Snapchat, online shopping, and sending emails while driving were among the infractions.

In the age of the smartphone, distracted driving has increasingly become a major cause of crashes. And judging by a series of tweets posted by the Minnesota State Patrol this week, it's not hard to see why. 

The State Patrol shared several instances of flagrant smartphone use by drivers on Minnesota's major roads in a series of posts linked by the hashtag #JustDrive.

It comes amid a wider crackdown on distracted driving that more than 300 law enforcement agencies are prioritizing between now and the end of the month.

So what is it that simply cannot wait until drivers have reached their destination?

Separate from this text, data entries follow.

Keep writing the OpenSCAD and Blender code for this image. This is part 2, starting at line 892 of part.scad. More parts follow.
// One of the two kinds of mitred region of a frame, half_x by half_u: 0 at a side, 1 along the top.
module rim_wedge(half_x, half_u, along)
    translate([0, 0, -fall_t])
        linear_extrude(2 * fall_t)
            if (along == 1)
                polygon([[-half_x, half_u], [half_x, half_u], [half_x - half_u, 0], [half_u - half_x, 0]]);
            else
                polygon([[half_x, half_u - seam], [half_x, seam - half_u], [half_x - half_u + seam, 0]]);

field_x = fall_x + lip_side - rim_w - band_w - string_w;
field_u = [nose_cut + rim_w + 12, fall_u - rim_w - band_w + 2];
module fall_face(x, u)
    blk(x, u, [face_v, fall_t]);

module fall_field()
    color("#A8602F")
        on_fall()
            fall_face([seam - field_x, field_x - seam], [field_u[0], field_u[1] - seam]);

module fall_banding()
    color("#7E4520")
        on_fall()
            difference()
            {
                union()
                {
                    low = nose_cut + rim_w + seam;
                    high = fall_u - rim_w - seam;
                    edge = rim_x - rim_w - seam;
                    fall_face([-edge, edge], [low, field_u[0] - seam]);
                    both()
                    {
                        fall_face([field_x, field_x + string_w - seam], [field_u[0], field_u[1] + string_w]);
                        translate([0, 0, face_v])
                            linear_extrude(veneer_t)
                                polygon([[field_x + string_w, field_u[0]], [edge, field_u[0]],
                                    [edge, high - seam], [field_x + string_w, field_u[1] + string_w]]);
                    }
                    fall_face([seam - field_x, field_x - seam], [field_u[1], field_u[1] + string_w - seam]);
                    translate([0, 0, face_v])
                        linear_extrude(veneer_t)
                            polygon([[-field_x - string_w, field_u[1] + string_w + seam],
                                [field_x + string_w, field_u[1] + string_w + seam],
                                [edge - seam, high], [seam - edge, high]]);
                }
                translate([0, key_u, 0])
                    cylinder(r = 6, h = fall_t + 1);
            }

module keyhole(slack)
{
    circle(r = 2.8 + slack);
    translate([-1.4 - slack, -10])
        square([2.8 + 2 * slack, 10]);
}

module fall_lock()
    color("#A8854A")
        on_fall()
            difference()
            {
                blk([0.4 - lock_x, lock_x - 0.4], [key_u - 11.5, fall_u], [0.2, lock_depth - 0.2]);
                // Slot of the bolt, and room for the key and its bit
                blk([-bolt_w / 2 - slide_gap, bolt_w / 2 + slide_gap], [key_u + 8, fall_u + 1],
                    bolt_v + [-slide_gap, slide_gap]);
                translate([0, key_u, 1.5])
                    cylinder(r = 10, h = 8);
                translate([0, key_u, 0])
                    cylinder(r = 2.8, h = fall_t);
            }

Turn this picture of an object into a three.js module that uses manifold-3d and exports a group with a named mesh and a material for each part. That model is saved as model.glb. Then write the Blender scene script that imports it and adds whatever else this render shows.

Take your pick: Snapchat, emailing, video streaming, online shopping – even checking a child's hockey schedule.

Here's a look at some of the worst offenders of the past week:

– A driver not wearing a seatbelt was watching Law & Order when he was pulled over, receiving 2 citations as a result.

– A 29-year-old man in Otter Tail County admitted watching videos and using his phone on Hwy. 88.

– A 42-year-old semi driver on I-94 near Pelican Rapids was spotted weaving across the interstate. He said he was using his phone for texting and internet access.

– A man driving on I-94 at Huron changed lanes without signaling – he was sending an email.

– A 41-year-old woman stopped on Hwy. 65 admitted looking up her child's hockey schedule while at a stoplight – while her child was in the car.

– A commercial vehicle on I-94 near Fergus Falls was stopped and the 25-year-old driver said he was shopping on Amazon.

– An 18-year-old man stopped on Hwy. 252 was looking for an address on his phone while at a stoplight.

– A 21-year-old driver on I-94, again near Fergus Falls, was spotted weaving. They were using Snapchat.

– A 34-year-old father was texting to arrange a babysitter while his 2 small children were in the back seats.

On Aug. 1, it will become illegal to use your cellphone behind the wheel in all circumstances except emergencies and in hands-free/voice-activated mode.

It's already an offense to text or use the internet on your phone while driving, but the new law will also make it illegal to take or make calls.